Data to process:
-*-
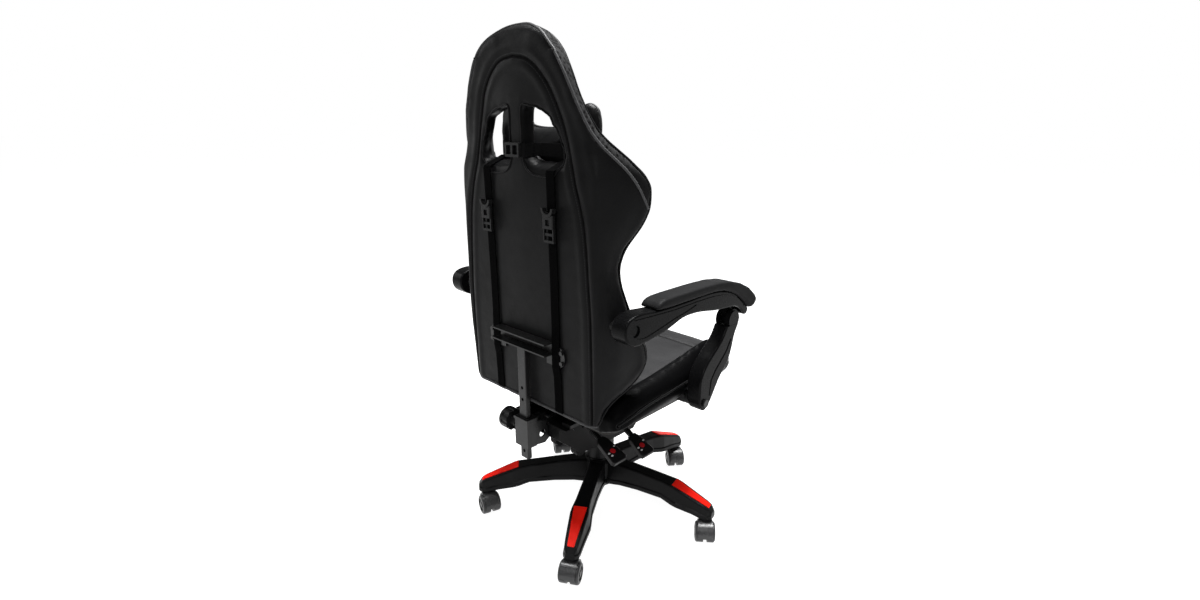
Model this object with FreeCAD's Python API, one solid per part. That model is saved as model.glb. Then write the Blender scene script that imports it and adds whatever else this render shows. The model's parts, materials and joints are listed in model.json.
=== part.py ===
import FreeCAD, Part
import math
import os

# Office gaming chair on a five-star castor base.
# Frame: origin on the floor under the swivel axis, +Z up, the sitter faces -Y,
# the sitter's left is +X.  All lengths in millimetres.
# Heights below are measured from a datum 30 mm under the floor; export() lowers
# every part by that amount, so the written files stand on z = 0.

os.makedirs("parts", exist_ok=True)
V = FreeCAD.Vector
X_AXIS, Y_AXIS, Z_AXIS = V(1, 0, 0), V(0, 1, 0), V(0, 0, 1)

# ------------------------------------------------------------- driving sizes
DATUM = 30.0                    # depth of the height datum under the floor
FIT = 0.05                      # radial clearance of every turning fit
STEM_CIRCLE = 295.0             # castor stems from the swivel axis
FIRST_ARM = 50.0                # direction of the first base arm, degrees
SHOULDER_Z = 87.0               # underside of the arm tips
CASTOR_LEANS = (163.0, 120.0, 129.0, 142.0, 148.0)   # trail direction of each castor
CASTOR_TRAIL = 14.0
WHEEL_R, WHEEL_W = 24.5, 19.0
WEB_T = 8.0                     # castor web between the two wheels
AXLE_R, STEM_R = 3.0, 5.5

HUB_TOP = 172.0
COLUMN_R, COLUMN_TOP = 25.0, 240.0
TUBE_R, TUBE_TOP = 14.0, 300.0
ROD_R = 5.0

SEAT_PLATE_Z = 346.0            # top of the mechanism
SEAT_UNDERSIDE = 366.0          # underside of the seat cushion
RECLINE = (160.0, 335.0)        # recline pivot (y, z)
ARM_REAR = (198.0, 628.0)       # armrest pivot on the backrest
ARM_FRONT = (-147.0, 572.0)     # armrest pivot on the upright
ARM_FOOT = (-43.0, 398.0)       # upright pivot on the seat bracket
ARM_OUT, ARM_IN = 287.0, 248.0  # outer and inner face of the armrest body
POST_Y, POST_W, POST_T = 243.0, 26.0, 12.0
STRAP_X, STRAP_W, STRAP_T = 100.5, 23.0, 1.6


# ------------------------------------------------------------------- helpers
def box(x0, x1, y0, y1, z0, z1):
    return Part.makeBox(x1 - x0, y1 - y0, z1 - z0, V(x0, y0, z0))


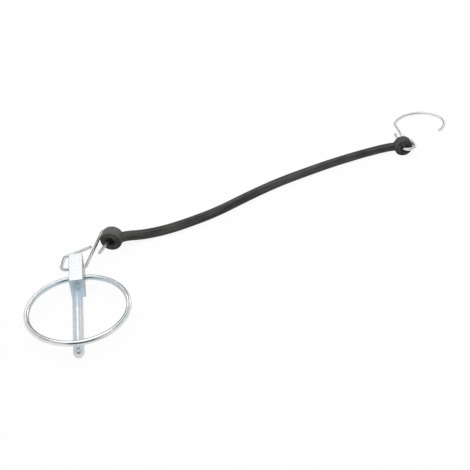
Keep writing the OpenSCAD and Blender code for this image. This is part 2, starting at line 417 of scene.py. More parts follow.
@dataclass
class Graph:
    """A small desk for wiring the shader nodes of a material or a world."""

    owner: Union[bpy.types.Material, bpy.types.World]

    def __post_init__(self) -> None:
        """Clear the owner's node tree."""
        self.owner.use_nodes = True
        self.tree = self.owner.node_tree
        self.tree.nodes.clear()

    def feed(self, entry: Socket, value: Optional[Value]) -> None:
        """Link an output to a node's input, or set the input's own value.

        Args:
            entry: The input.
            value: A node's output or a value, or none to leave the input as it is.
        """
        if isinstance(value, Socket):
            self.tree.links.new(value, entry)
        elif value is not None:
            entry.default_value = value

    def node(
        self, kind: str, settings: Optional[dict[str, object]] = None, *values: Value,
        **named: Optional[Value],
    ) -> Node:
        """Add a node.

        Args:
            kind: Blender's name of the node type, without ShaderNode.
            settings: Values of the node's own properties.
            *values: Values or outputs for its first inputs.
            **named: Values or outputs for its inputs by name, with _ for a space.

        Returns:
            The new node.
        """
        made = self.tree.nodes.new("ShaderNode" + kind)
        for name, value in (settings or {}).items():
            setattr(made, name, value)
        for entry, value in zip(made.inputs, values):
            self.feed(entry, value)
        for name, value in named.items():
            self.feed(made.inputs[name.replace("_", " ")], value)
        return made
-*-
The problem: Output all records verbatim.

Exercise result:
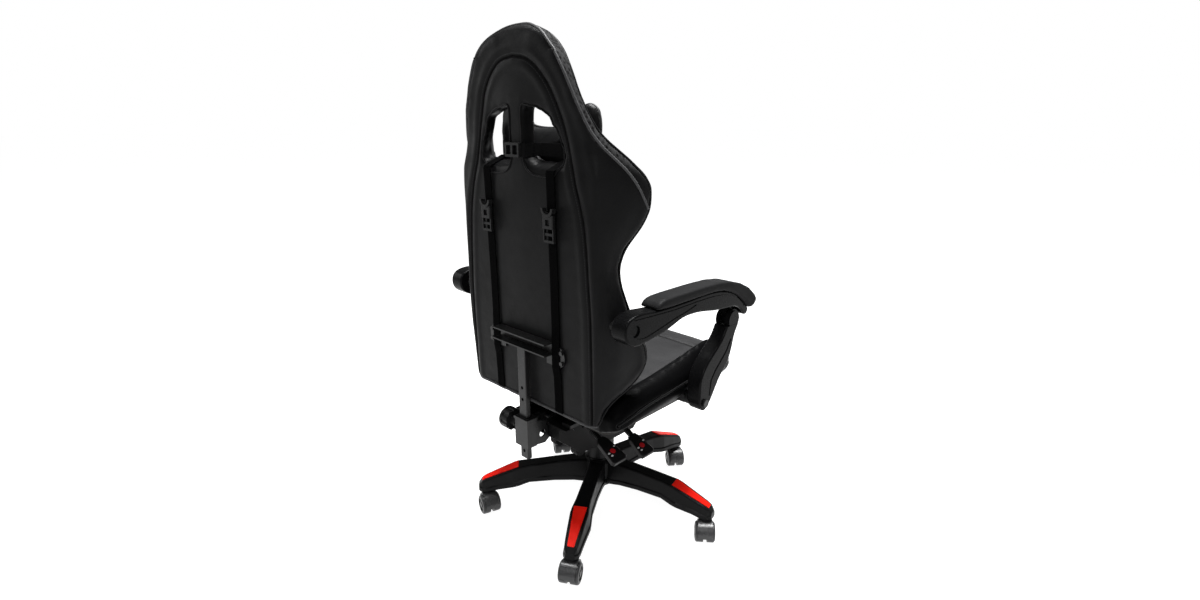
Model this object with FreeCAD's Python API, one solid per part. That model is saved as model.glb. Then write the Blender scene script that imports it and adds whatever else this render shows. The model's parts, materials and joints are listed in model.json.
=== part.py ===
import FreeCAD, Part
import math
import os

# Office gaming chair on a five-star castor base.
# Frame: origin on the floor under the swivel axis, +Z up, the sitter faces -Y,
# the sitter's left is +X.  All lengths in millimetres.
# Heights below are measured from a datum 30 mm under the floor; export() lowers
# every part by that amount, so the written files stand on z = 0.

os.makedirs("parts", exist_ok=True)
V = FreeCAD.Vector
X_AXIS, Y_AXIS, Z_AXIS = V(1, 0, 0), V(0, 1, 0), V(0, 0, 1)

# ------------------------------------------------------------- driving sizes
DATUM = 30.0                    # depth of the height datum under the floor
FIT = 0.05                      # radial clearance of every turning fit
STEM_CIRCLE = 295.0             # castor stems from the swivel axis
FIRST_ARM = 50.0                # direction of the first base arm, degrees
SHOULDER_Z = 87.0               # underside of the arm tips
CASTOR_LEANS = (163.0, 120.0, 129.0, 142.0, 148.0)   # trail direction of each castor
CASTOR_TRAIL = 14.0
WHEEL_R, WHEEL_W = 24.5, 19.0
WEB_T = 8.0                     # castor web between the two wheels
AXLE_R, STEM_R = 3.0, 5.5

HUB_TOP = 172.0
COLUMN_R, COLUMN_TOP = 25.0, 240.0
TUBE_R, TUBE_TOP = 14.0, 300.0
ROD_R = 5.0

SEAT_PLATE_Z = 346.0            # top of the mechanism
SEAT_UNDERSIDE = 366.0          # underside of the seat cushion
RECLINE = (160.0, 335.0)        # recline pivot (y, z)
ARM_REAR = (198.0, 628.0)       # armrest pivot on the backrest
ARM_FRONT = (-147.0, 572.0)     # armrest pivot on the upright
ARM_FOOT = (-43.0, 398.0)       # upright pivot on the seat bracket
ARM_OUT, ARM_IN = 287.0, 248.0  # outer and inner face of the armrest body
POST_Y, POST_W, POST_T = 243.0, 26.0, 12.0
STRAP_X, STRAP_W, STRAP_T = 100.5, 23.0, 1.6


# ------------------------------------------------------------------- helpers
def box(x0, x1, y0, y1, z0, z1):
    return Part.makeBox(x1 - x0, y1 - y0, z1 - z0, V(x0, y0, z0))


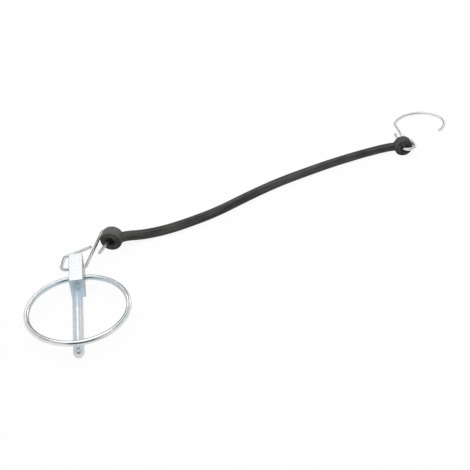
Keep writing the OpenSCAD and Blender code for this image. This is part 2, starting at line 417 of scene.py. More parts follow.
@dataclass
class Graph:
    """A small desk for wiring the shader nodes of a material or a world."""

    owner: Union[bpy.types.Material, bpy.types.World]

    def __post_init__(self) -> None:
        """Clear the owner's node tree."""
        self.owner.use_nodes = True
        self.tree = self.owner.node_tree
        self.tree.nodes.clear()

    def feed(self, entry: Socket, value: Optional[Value]) -> None:
        """Link an output to a node's input, or set the input's own value.

        Args:
            entry: The input.
            value: A node's output or a value, or none to leave the input as it is.
        """
        if isinstance(value, Socket):
            self.tree.links.new(value, entry)
        elif value is not None:
            entry.default_value = value

    def node(
        self, kind: str, settings: Optional[dict[str, object]] = None, *values: Value,
        **named: Optional[Value],
    ) -> Node:
        """Add a node.

        Args:
            kind: Blender's name of the node type, without ShaderNode.
            settings: Values of the node's own properties.
            *values: Values or outputs for its first inputs.
            **named: Values or outputs for its inputs by name, with _ for a space.

        Returns:
            The new node.
        """
        made = self.tree.nodes.new("ShaderNode" + kind)
        for name, value in (settings or {}).items():
            setattr(made, name, value)
        for entry, value in zip(made.inputs, values):
            self.feed(entry, value)
        for name, value in named.items():
            self.feed(made.inputs[name.replace("_", " ")], value)
        return made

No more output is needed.